**WHAT YOU ARE ASKED TO DO**
Your task is to output all the records below, word for word.

◆ ◆ ◆

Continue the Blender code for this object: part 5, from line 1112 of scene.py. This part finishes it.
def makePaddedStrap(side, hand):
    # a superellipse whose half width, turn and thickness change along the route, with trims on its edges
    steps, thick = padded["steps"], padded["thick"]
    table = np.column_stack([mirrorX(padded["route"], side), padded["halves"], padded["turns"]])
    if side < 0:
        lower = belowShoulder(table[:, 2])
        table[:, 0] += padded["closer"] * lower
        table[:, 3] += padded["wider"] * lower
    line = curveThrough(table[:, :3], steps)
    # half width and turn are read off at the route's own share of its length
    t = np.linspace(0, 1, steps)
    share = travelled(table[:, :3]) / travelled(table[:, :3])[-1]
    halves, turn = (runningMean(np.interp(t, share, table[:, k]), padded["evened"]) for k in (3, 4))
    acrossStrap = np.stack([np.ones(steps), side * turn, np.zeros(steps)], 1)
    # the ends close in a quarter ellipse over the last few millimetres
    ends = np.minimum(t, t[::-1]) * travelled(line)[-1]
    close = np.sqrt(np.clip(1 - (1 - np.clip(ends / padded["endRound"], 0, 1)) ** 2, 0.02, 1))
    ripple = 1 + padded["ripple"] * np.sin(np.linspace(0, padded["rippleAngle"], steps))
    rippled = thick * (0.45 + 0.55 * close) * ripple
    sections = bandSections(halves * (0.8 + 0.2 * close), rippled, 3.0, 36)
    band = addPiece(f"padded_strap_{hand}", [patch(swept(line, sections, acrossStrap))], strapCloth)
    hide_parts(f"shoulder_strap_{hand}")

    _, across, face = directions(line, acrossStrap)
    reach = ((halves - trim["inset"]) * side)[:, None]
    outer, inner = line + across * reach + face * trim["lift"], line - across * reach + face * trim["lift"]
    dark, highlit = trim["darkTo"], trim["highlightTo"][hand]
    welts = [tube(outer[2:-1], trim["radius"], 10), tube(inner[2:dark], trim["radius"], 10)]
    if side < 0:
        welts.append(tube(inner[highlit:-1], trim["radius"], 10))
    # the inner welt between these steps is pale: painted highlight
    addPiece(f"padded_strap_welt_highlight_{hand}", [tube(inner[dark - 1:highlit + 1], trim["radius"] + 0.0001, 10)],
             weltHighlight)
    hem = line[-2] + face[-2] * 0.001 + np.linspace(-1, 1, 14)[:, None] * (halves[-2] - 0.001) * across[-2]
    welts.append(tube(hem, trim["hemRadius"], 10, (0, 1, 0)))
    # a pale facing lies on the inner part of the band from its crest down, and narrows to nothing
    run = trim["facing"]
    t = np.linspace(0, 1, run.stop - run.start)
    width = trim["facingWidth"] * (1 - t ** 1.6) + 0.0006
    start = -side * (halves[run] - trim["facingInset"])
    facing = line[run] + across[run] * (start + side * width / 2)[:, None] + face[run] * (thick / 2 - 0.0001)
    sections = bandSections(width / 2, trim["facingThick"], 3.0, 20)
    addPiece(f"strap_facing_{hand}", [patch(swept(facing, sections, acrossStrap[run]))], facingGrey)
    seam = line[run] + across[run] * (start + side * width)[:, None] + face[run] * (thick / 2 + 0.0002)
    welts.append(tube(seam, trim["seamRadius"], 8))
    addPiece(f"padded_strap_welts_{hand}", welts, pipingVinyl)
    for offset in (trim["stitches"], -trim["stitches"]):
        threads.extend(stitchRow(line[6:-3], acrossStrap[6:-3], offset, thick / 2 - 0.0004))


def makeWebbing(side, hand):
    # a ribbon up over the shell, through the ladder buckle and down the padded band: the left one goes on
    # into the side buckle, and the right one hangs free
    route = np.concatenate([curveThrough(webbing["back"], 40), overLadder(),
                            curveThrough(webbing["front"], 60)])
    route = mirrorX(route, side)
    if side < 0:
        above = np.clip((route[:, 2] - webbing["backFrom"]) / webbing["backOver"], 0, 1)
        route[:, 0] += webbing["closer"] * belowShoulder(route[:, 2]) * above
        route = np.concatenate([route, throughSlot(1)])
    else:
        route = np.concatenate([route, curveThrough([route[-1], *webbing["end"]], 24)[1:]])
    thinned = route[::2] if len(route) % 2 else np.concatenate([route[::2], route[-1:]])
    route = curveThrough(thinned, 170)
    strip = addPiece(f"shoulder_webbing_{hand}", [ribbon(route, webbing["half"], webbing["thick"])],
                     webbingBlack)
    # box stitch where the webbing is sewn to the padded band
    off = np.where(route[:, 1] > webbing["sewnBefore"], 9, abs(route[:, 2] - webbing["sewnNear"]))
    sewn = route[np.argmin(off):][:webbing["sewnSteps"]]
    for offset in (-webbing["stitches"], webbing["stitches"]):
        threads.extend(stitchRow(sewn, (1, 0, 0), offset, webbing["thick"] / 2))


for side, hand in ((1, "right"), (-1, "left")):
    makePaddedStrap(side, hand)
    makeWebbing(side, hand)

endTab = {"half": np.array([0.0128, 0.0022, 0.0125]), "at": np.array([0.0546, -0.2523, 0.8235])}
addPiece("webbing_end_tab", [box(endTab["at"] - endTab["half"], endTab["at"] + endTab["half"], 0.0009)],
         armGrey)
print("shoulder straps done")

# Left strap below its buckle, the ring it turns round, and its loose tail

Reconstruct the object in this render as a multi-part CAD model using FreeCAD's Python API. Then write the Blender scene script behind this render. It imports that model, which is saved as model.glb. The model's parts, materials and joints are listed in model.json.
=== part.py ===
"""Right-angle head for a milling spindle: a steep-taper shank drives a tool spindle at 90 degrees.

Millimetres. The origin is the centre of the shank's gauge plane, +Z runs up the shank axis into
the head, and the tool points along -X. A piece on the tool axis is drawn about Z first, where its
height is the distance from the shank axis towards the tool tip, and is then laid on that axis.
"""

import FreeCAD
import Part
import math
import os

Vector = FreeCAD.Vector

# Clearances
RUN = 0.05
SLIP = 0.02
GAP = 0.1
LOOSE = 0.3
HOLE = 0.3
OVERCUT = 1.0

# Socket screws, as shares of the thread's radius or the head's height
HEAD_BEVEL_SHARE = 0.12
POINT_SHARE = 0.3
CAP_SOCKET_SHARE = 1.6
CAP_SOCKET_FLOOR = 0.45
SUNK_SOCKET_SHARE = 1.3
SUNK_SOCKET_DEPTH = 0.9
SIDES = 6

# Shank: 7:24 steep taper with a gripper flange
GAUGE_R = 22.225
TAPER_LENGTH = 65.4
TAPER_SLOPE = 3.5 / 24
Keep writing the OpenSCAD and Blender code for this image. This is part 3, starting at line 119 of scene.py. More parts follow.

◆ ◆ ◆

**RESULT FOR THIS TASK**
Continue the Blender code for this object: part 5, from line 1112 of scene.py. This part finishes it.
def makePaddedStrap(side, hand):
    # a superellipse whose half width, turn and thickness change along the route, with trims on its edges
    steps, thick = padded["steps"], padded["thick"]
    table = np.column_stack([mirrorX(padded["route"], side), padded["halves"], padded["turns"]])
    if side < 0:
        lower = belowShoulder(table[:, 2])
        table[:, 0] += padded["closer"] * lower
        table[:, 3] += padded["wider"] * lower
    line = curveThrough(table[:, :3], steps)
    # half width and turn are read off at the route's own share of its length
    t = np.linspace(0, 1, steps)
    share = travelled(table[:, :3]) / travelled(table[:, :3])[-1]
    halves, turn = (runningMean(np.interp(t, share, table[:, k]), padded["evened"]) for k in (3, 4))
    acrossStrap = np.stack([np.ones(steps), side * turn, np.zeros(steps)], 1)
    # the ends close in a quarter ellipse over the last few millimetres
    ends = np.minimum(t, t[::-1]) * travelled(line)[-1]
    close = np.sqrt(np.clip(1 - (1 - np.clip(ends / padded["endRound"], 0, 1)) ** 2, 0.02, 1))
    ripple = 1 + padded["ripple"] * np.sin(np.linspace(0, padded["rippleAngle"], steps))
    rippled = thick * (0.45 + 0.55 * close) * ripple
    sections = bandSections(halves * (0.8 + 0.2 * close), rippled, 3.0, 36)
    band = addPiece(f"padded_strap_{hand}", [patch(swept(line, sections, acrossStrap))], strapCloth)
    hide_parts(f"shoulder_strap_{hand}")

    _, across, face = directions(line, acrossStrap)
    reach = ((halves - trim["inset"]) * side)[:, None]
    outer, inner = line + across * reach + face * trim["lift"], line - across * reach + face * trim["lift"]
    dark, highlit = trim["darkTo"], trim["highlightTo"][hand]
    welts = [tube(outer[2:-1], trim["radius"], 10), tube(inner[2:dark], trim["radius"], 10)]
    if side < 0:
        welts.append(tube(inner[highlit:-1], trim["radius"], 10))
    # the inner welt between these steps is pale: painted highlight
    addPiece(f"padded_strap_welt_highlight_{hand}", [tube(inner[dark - 1:highlit + 1], trim["radius"] + 0.0001, 10)],
             weltHighlight)
    hem = line[-2] + face[-2] * 0.001 + np.linspace(-1, 1, 14)[:, None] * (halves[-2] - 0.001) * across[-2]
    welts.append(tube(hem, trim["hemRadius"], 10, (0, 1, 0)))
    # a pale facing lies on the inner part of the band from its crest down, and narrows to nothing
    run = trim["facing"]
    t = np.linspace(0, 1, run.stop - run.start)
    width = trim["facingWidth"] * (1 - t ** 1.6) + 0.0006
    start = -side * (halves[run] - trim["facingInset"])
    facing = line[run] + across[run] * (start + side * width / 2)[:, None] + face[run] * (thick / 2 - 0.0001)
    sections = bandSections(width / 2, trim["facingThick"], 3.0, 20)
    addPiece(f"strap_facing_{hand}", [patch(swept(facing, sections, acrossStrap[run]))], facingGrey)
    seam = line[run] + across[run] * (start + side * width)[:, None] + face[run] * (thick / 2 + 0.0002)
    welts.append(tube(seam, trim["seamRadius"], 8))
    addPiece(f"padded_strap_welts_{hand}", welts, pipingVinyl)
    for offset in (trim["stitches"], -trim["stitches"]):
        threads.extend(stitchRow(line[6:-3], acrossStrap[6:-3], offset, thick / 2 - 0.0004))


def makeWebbing(side, hand):
    # a ribbon up over the shell, through the ladder buckle and down the padded band: the left one goes on
    # into the side buckle, and the right one hangs free
    route = np.concatenate([curveThrough(webbing["back"], 40), overLadder(),
                            curveThrough(webbing["front"], 60)])
    route = mirrorX(route, side)
    if side < 0:
        above = np.clip((route[:, 2] - webbing["backFrom"]) / webbing["backOver"], 0, 1)
        route[:, 0] += webbing["closer"] * belowShoulder(route[:, 2]) * above
        route = np.concatenate([route, throughSlot(1)])
    else:
        route = np.concatenate([route, curveThrough([route[-1], *webbing["end"]], 24)[1:]])
    thinned = route[::2] if len(route) % 2 else np.concatenate([route[::2], route[-1:]])
    route = curveThrough(thinned, 170)
    strip = addPiece(f"shoulder_webbing_{hand}", [ribbon(route, webbing["half"], webbing["thick"])],
                     webbingBlack)
    # box stitch where the webbing is sewn to the padded band
    off = np.where(route[:, 1] > webbing["sewnBefore"], 9, abs(route[:, 2] - webbing["sewnNear"]))
    sewn = route[np.argmin(off):][:webbing["sewnSteps"]]
    for offset in (-webbing["stitches"], webbing["stitches"]):
        threads.extend(stitchRow(sewn, (1, 0, 0), offset, webbing["thick"] / 2))


for side, hand in ((1, "right"), (-1, "left")):
    makePaddedStrap(side, hand)
    makeWebbing(side, hand)

endTab = {"half": np.array([0.0128, 0.0022, 0.0125]), "at": np.array([0.0546, -0.2523, 0.8235])}
addPiece("webbing_end_tab", [box(endTab["at"] - endTab["half"], endTab["at"] + endTab["half"], 0.0009)],
         armGrey)
print("shoulder straps done")

# Left strap below its buckle, the ring it turns round, and its loose tail

Reconstruct the object in this render as a multi-part CAD model using FreeCAD's Python API. Then write the Blender scene script behind this render. It imports that model, which is saved as model.glb. The model's parts, materials and joints are listed in model.json.
=== part.py ===
"""Right-angle head for a milling spindle: a steep-taper shank drives a tool spindle at 90 degrees.

Millimetres. The origin is the centre of the shank's gauge plane, +Z runs up the shank axis into
the head, and the tool points along -X. A piece on the tool axis is drawn about Z first, where its
height is the distance from the shank axis towards the tool tip, and is then laid on that axis.
"""

import FreeCAD
import Part
import math
import os

Vector = FreeCAD.Vector

# Clearances
RUN = 0.05
SLIP = 0.02
GAP = 0.1
LOOSE = 0.3
HOLE = 0.3
OVERCUT = 1.0

# Socket screws, as shares of the thread's radius or the head's height
HEAD_BEVEL_SHARE = 0.12
POINT_SHARE = 0.3
CAP_SOCKET_SHARE = 1.6
CAP_SOCKET_FLOOR = 0.45
SUNK_SOCKET_SHARE = 1.3
SUNK_SOCKET_DEPTH = 0.9
SIDES = 6

# Shank: 7:24 steep taper with a gripper flange
GAUGE_R = 22.225
TAPER_LENGTH = 65.4
TAPER_SLOPE = 3.5 / 24
Keep writing the OpenSCAD and Blender code for this image. This is part 3, starting at line 119 of scene.py. More parts follow.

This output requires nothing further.